Chemistry [retro x-post from Chemical Rainbow @ blogspot]

I never got to know what my learning style is. Some people (who I wouldn’t be naming here for their own privacy) have told me that I have multiple learning styles. What I am quite sure of is that I don’t have a dominant Tactual or Kinesthetic learning style.

I like Chemistry a lot. It has been a favorite branch of Science of mine since fourth grade, even if my teacher wasn’t really the type I got along with. (The coincidence is that we have the same birthday, but our difference in years is of course, big.)

When I was in the first year of high school, I found General Science a bit difficult. I guess it’s also because I didn’t have as much enthusiasm to learn Physics as I have in Chemistry.

Now that I am in my junior year, we are having General Chemistry for our Science subject. I’m pretty fine with the lecture/theory part, (although not getting all my quizzes to have perfect scores disappoints me sometimes) but I’m not going as smoothly in laboratory work.

I guess I’m quite ignorant of some laboratory concepts. I half-blame it on not having laboratory work in grade school, and also on the fact that my groupmates did the actual lab work, while I wrote the data and the generalizations.

I just had to observe them, but I was still afraid to use a burner. Some of these fears are gone now, but I remember overhearing, so and so lights a match this way, while demonstrating the seemingly odd way of lighting a matchstick. Now, I’m surprised to hear, so and so and such and such light a match this way.

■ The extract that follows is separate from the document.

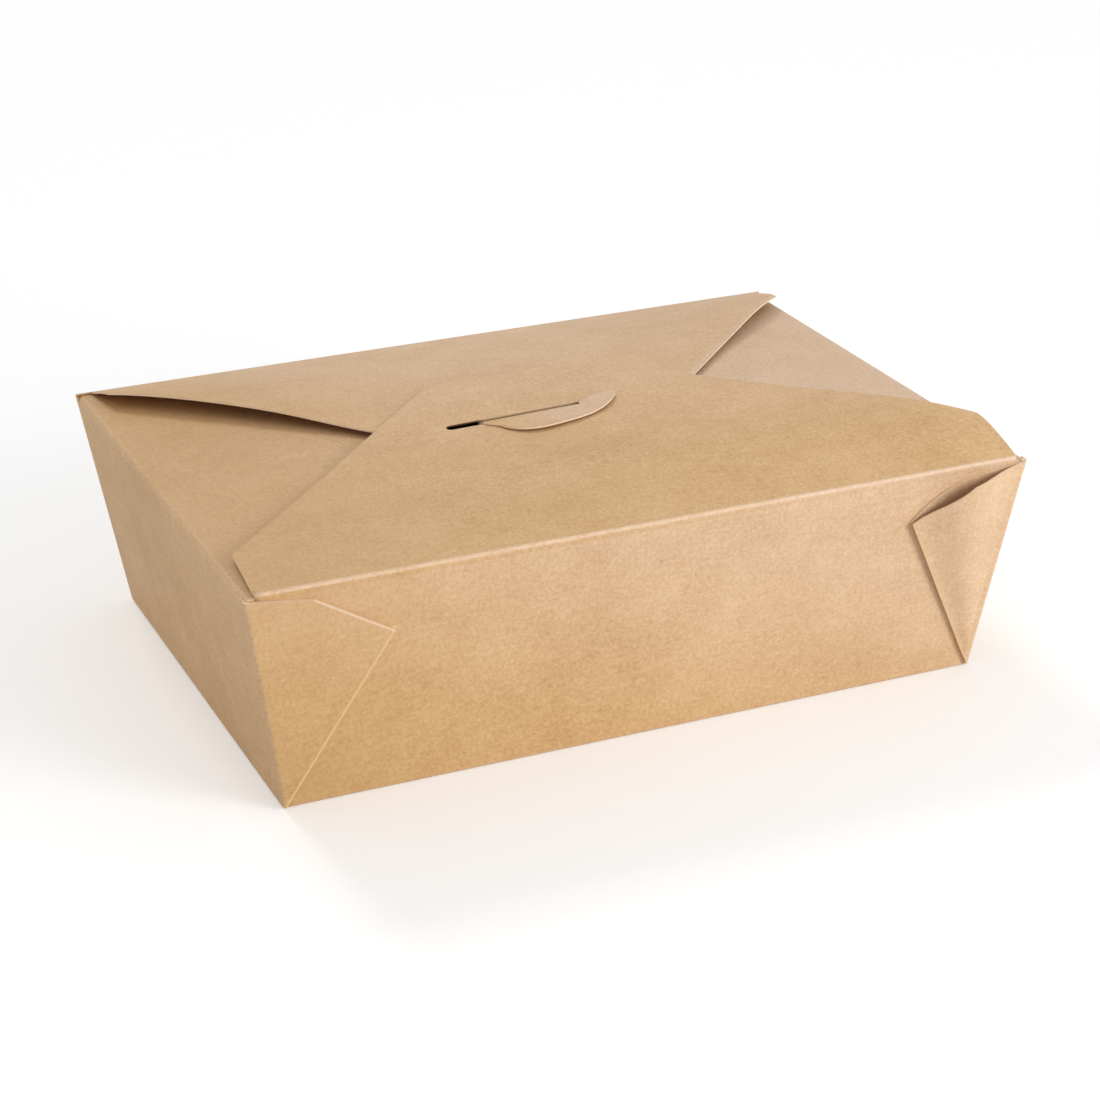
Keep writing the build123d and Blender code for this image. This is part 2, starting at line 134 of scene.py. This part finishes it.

Also, I admit that prior to today, I had no idea that filtrate referred to a liquid, while residue referred to a solid. I interchanged the two frequently. Even if I make mistakes in laboratory work, I admit that it has always emphasized to me some values, including patience and persistence. I have been always persistent, but not always patient. Now, I also realized the value of preparing for something.

My Chemistry teacher told me that I was like a Greek, for I read, without really experimenting on it too much. Yes, I initially thought that theory is everything. However, even in real life, we have to prove and try a lot of things. Believing by mere reading is different from believing by trying it as well.

However, I still believe that some things are better off untried at this state, but rather observed.

EDIT: According to the results from the Guidance Center, my dominant learning style is Visual Kinesthetic.